# INSTRUCTION:
Look below for the line containing "its bounding box." and the line containing "obj.matrix_parent_inverse = Matrix.Identity(4)"; repeat exactly those two lines and all lines between them, and nothing else.

# INFORMATION GIVEN:

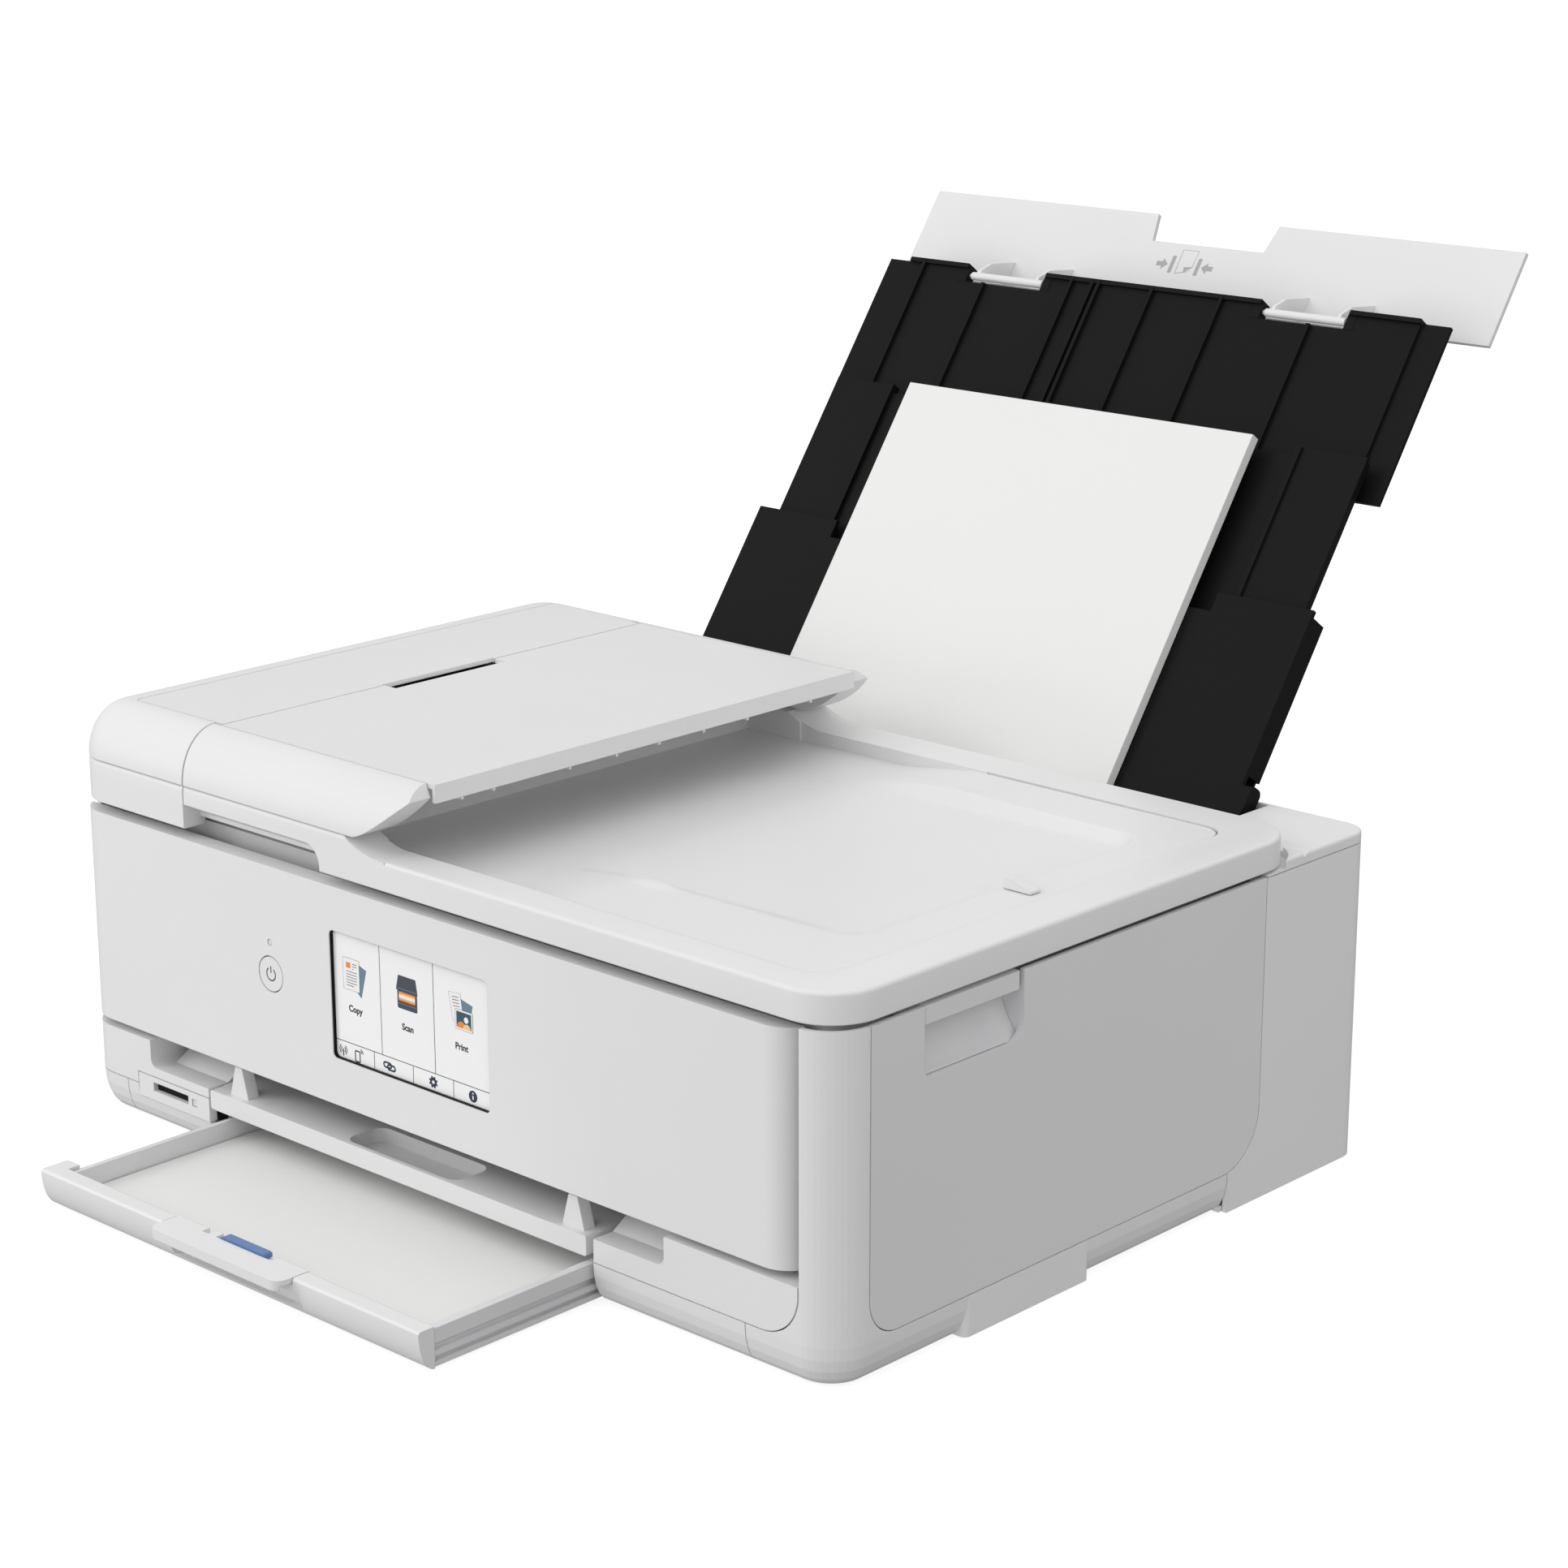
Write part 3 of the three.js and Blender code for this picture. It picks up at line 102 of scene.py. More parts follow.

--

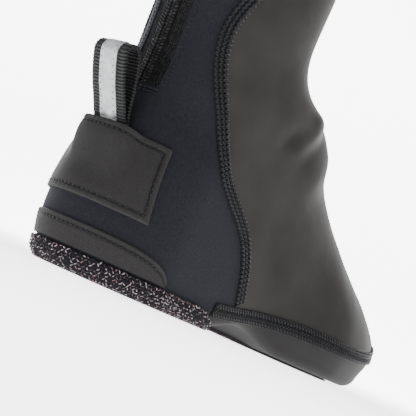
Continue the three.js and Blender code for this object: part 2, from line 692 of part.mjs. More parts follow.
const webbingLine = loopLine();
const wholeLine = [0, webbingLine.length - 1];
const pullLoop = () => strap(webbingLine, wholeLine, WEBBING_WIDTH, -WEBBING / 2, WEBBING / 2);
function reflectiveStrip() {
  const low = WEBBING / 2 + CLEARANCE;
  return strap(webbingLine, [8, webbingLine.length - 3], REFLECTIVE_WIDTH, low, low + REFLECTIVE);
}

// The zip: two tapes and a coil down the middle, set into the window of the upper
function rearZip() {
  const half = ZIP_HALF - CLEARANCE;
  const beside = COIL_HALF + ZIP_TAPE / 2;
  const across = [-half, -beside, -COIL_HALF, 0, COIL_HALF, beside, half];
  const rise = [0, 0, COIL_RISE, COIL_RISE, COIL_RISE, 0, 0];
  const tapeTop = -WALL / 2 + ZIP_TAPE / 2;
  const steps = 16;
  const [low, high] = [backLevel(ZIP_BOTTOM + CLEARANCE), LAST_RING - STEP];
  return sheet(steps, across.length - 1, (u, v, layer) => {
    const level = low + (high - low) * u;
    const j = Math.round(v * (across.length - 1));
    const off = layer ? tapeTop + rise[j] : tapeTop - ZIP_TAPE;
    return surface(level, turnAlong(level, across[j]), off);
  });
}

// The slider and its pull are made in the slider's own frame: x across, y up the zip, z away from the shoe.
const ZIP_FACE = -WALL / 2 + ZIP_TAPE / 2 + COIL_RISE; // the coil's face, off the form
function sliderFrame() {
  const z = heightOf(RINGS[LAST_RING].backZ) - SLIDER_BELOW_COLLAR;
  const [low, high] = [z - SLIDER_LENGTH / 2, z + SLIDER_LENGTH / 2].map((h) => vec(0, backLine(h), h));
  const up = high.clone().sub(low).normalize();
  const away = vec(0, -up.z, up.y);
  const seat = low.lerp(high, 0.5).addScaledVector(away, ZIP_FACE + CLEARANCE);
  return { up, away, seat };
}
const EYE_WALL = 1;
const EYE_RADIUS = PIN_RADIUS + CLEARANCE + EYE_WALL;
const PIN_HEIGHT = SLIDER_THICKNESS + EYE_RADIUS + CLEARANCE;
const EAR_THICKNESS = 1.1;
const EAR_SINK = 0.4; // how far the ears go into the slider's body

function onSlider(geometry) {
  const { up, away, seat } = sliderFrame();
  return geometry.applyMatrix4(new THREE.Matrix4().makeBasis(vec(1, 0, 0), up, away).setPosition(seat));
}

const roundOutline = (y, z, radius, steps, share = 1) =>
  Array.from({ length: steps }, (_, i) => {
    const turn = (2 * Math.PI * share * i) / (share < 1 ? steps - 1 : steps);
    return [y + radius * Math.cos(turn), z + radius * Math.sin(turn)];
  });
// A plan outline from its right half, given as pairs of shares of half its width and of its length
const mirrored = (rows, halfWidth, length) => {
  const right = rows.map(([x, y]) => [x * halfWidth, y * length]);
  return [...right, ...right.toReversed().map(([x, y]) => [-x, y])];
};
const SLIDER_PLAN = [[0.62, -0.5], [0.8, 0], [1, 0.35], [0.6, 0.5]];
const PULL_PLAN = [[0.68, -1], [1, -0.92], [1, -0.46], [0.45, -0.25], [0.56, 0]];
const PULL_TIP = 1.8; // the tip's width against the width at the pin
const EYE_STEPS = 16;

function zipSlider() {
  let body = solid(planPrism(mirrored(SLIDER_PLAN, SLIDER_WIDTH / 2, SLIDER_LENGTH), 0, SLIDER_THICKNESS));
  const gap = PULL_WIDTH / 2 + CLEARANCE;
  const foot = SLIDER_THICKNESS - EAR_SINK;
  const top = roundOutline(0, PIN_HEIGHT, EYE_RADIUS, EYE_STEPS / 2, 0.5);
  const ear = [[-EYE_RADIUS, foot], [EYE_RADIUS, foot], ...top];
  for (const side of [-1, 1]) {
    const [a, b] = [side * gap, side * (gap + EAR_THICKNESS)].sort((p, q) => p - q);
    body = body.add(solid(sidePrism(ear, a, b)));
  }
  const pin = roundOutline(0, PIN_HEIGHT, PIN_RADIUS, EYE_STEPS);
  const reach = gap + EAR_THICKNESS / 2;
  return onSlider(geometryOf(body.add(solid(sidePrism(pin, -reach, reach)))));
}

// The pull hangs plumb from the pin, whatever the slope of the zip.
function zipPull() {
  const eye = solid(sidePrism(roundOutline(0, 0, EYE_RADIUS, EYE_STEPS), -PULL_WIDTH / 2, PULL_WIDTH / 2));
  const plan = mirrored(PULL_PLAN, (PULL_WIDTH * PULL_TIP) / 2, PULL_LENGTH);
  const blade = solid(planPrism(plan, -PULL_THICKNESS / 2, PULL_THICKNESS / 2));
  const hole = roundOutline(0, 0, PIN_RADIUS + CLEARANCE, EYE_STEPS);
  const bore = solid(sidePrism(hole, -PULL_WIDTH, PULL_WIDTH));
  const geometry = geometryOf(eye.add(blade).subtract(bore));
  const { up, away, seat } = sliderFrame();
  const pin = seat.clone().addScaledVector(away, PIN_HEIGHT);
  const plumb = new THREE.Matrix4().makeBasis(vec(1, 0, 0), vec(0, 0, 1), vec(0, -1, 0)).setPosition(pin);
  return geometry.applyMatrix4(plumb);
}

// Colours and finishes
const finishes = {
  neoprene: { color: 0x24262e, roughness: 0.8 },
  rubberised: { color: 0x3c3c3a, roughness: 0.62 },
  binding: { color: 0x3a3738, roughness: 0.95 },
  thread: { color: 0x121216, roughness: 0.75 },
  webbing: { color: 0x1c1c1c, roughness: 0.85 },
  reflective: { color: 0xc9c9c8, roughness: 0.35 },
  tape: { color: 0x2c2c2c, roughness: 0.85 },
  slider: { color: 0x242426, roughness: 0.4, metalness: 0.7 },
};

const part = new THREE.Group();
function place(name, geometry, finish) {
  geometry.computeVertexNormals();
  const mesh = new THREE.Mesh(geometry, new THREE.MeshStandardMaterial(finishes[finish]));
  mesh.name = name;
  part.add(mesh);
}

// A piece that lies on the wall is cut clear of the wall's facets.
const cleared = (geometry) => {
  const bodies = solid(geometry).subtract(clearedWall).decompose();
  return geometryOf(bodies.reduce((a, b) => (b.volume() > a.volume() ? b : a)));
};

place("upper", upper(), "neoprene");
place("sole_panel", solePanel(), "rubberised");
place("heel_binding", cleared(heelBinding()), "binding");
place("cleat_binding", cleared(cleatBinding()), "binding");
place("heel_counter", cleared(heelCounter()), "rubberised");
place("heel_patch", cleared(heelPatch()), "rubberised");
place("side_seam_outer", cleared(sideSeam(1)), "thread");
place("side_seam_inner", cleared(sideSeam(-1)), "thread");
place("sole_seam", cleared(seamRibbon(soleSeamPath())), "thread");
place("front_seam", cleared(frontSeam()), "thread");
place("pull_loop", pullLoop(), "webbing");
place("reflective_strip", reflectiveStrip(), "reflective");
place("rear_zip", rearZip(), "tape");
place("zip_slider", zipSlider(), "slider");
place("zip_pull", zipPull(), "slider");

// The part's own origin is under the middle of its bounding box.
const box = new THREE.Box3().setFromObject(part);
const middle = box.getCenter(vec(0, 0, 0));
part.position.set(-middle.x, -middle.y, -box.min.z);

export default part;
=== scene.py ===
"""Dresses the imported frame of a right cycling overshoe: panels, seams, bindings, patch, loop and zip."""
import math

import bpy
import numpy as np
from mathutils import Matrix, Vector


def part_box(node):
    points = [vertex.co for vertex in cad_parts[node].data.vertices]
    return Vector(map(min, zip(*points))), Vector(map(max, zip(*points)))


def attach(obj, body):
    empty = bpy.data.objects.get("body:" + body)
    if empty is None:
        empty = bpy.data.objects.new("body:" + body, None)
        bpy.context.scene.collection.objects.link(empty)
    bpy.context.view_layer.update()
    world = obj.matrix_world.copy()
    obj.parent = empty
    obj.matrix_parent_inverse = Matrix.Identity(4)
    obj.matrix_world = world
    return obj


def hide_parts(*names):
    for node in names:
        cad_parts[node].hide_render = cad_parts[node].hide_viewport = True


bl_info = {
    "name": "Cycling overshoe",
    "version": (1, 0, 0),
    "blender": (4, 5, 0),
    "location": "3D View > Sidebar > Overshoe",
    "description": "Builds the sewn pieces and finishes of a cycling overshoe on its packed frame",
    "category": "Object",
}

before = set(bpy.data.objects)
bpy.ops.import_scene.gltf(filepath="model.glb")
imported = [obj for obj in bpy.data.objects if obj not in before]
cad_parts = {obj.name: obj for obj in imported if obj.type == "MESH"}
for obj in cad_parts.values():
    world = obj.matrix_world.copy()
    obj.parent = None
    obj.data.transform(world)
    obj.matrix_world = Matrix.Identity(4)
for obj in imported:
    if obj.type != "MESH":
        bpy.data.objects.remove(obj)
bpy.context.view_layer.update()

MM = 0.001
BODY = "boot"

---

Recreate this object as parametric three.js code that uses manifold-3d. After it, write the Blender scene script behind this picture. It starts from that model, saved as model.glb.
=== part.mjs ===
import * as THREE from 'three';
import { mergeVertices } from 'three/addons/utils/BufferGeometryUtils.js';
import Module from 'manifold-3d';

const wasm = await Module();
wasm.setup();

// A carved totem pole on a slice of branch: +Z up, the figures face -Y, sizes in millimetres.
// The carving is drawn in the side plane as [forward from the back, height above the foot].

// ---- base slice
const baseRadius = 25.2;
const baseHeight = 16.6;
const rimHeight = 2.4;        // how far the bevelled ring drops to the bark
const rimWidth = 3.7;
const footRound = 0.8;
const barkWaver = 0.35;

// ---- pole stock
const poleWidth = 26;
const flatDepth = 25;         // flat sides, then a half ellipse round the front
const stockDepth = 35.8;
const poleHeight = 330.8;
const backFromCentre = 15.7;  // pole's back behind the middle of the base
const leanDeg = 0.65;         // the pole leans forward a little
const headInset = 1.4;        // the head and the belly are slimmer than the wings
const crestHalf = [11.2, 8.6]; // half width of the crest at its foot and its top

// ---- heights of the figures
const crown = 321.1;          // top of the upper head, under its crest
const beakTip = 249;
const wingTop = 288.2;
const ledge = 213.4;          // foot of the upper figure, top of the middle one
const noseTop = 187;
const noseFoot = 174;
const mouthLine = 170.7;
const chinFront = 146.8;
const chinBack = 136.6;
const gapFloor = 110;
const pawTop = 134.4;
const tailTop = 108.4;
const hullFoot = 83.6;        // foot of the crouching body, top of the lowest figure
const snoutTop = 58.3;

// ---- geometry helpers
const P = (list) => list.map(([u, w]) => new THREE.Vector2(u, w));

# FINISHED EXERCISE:
// The part's own origin is under the middle of its bounding box.
const box = new THREE.Box3().setFromObject(part);
const middle = box.getCenter(vec(0, 0, 0));
part.position.set(-middle.x, -middle.y, -box.min.z);

export default part;
=== scene.py ===
"""Dresses the imported frame of a right cycling overshoe: panels, seams, bindings, patch, loop and zip."""
import math

import bpy
import numpy as np
from mathutils import Matrix, Vector


def part_box(node):
    points = [vertex.co for vertex in cad_parts[node].data.vertices]
    return Vector(map(min, zip(*points))), Vector(map(max, zip(*points)))


def attach(obj, body):
    empty = bpy.data.objects.get("body:" + body)
    if empty is None:
        empty = bpy.data.objects.new("body:" + body, None)
        bpy.context.scene.collection.objects.link(empty)
    bpy.context.view_layer.update()
    world = obj.matrix_world.copy()
    obj.parent = empty
    obj.matrix_parent_inverse = Matrix.Identity(4)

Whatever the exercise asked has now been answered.